More than a dozen analyst have raised their price targets in the past month on the strength of the next generation of iPhones. I’m waiting to see if they also raise their multiples.

6 Comments

  1. Gregg Thurman said:
    There are so many reason WS values, not just Apple nut most of the tech industry, incorrectly that its hard to single out just one. If forced to pick one I’d say it was their formal education (MBA’s) and the lessons passed down by superiors (a misnomer if ever there was one).

    They have been trained to value brick and mortars, where revenue net income and how efficiently everything in between is managed. They haven’t a clue how to value technology innovation as they have inbred inability to see beyond current use cases. They are suspect of new technologies that might be supplanted by next year’s startup.

    They (WS) ignores net income in favor of revenue and unit market share growth. They would never value retail or durable goods manufacturing the same way they do tech. WS doesn’t have valuation metrics for long term innovation, profit domination with small market share.

    Couple all this with the proliferation of fake news and WS leadership is blind as to who the real leaders in tech are.

    How else do you explain the the seventeen most recent price targets having a range of $117 tp $185. You won’t find a comparable price target range in any other non-tech sector. Ask yo0urself this: Did WS foresee the strength and duration AAPL’s post January rally? Evidence that WS did would be in the timing of their price targets a AAPL’s trading volume. The answer id that WS did not. WS relies almost entirely on Apple’s guidance, and then they largely misinterpret it. You can see the disconnect in their “research” notes and what management says in the Company’s 10Qs.

    6
    February 25, 2017
    • Fred Stein said:
      Like the way you think,and your ironic writing, Gregg. Adding:
      Not just “superiors’ but peers and, in the case of institutions, the news and retail customers influence. Call it group think,, peer pressure, herd instinct. When the stock is down, and when certain fundamentals are temporarily weak, funds and retail investors cannot resist the emotional tug to ‘follow’, even to excess, i.e.. discounting before 40%. Humans are pack hunting animals, rational thought is only one component of decision making.
      There’s another factor, sound bites. We’ve heard them all, Jobs is dead, LOLN, commoditization of HW, market saturation, and many more. These sound bites are “fake” knowledge, or fake insight.. They adhere to Steven Colbert’s truthiness, and especially when reported on TV.. It is sad that people are so gullible.

      0
      February 26, 2017
  2. Robert Paul Leitao said:
    Apple trades primarily as the maker of the iPhone and the share price dynamic is tied to expectations for iPhone unit sales. The recent recovery in the share price is due in large part to expectations of a so-called “iPhone super cycle” commencing this fall.

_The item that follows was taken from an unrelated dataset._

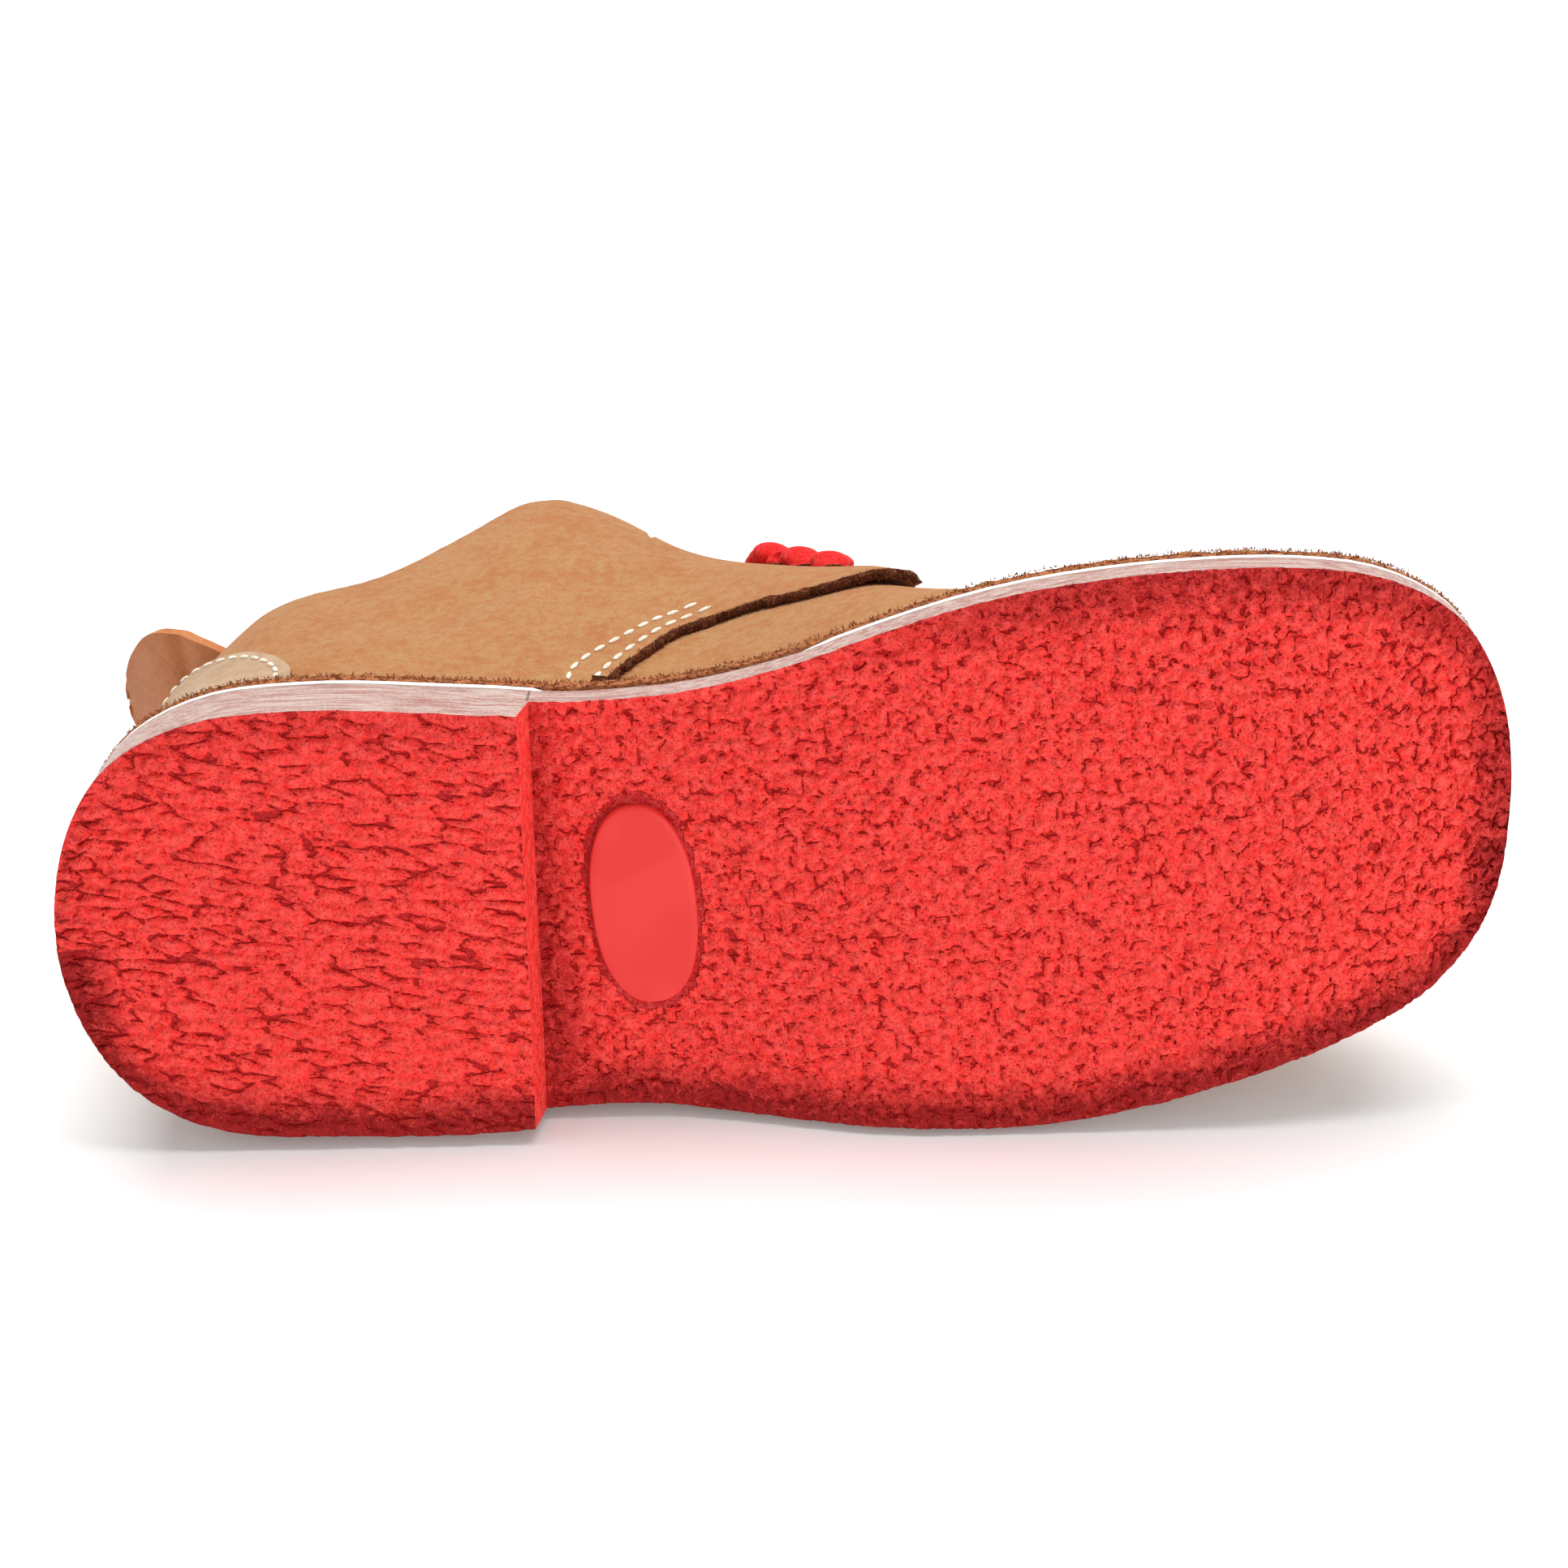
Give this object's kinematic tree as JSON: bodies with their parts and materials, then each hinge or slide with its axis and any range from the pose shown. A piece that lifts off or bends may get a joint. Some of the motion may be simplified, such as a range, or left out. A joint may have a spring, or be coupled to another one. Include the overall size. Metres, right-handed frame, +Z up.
{
  "type": "veldskoen",
  "caption": "Ankle-high suede lace-up shoe of stitchdown make, on a textured rubber sole, lying on its outer side.",
  "frame": {"origin": "centre of the underside of the bounding box, on the floor that the shoe lies on", "axes": "+X to the toe, -Y the way the sole's tread faces, +Z up, which is the inner side of the shoe"},
  "size_m": [0.219, 0.1094, 0.0893],
  "materials": {
    "crepe_rubber": "crepe-textured red, satin",
    "white_rubber": "matt white",
    "brown_suede": "raw cut edge, rough",
    "felt": "matt",
    "suede": "napped, matt",
    "pale_suede": "napped, matt",
    "smooth_leather": "smooth, satin",
    "lace": "woven cord, matt"
  },
  "bodies": {
    "root": {"outsole": "crepe_rubber", "midsole": "white_rubber", "runner": "brown_suede", "insole": "felt", "upper": "suede", "tongue": "suede", "heel_counter": "pale_suede", "pull_tab": "smooth_leather", "lace_bar_1": "lace", "lace_bar_2": "lace", "lace_bar_3": "lace"}
  },
  "joints": []
}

    Referencing the “deep discount” graph, in calendar year 2010, Apple traded higher relative to the market based in part on expectations for the iPad which debuted early in that year and the strong performance of the original iPhone 4 handsets which were released in June of that year. In late CY2012 and CY2013, the iPhone line was coming off an extraordinary iPhone 4 series handset cycle and unit sales moderated following the release of the iPhone 5 series of handsets. There was some recovery in the discount to the market as the Street anticipated the iPhone 6 series handsets that debuted in the fall of 2014 only to see the discount to the market grow larger again as the second of the iPhone 6 series models were released in the fall of 2015 and unit sales moderated again.

    The recent recovery in the share price relative to the market occurred due in large part to unit sales expectations for the upcoming new iPhone and in response to the surprise performance of the iPhone 7 handsets which make use of the original iPhone 6 form for a 3rd consecutive model year. Apple’s December quarter results were above Street consensus and March quarter guidance in the context of December quarter results were a positive for the share price.

    Due to the discount on Apple’s multiple to the market, management has been able to reduce the fully diluted share count by about 20% in just over four years through a massive share repurchase program and long-term investors have been able to acquire shares at a similar discount.

    For long-term investors the discount to the market’s multiple has provided for the opportunity to acquire positions in Apple at attractive share prices and for the long-term Apple’s ability to have repurchased about 20% of the fully diluted share count with $31 billion remaining in the current $175 billion repurchase plan will benefit the share price moving forward.

    The past has been good news for long-term investors. The question is: How long will this discount to the market’s multiple continue?

    5
    February 25, 2017
    • David Emery said:
      Let’s see what happens as a result of Warren Buffett’s big investment…. Could that be the event that forces re-valuation?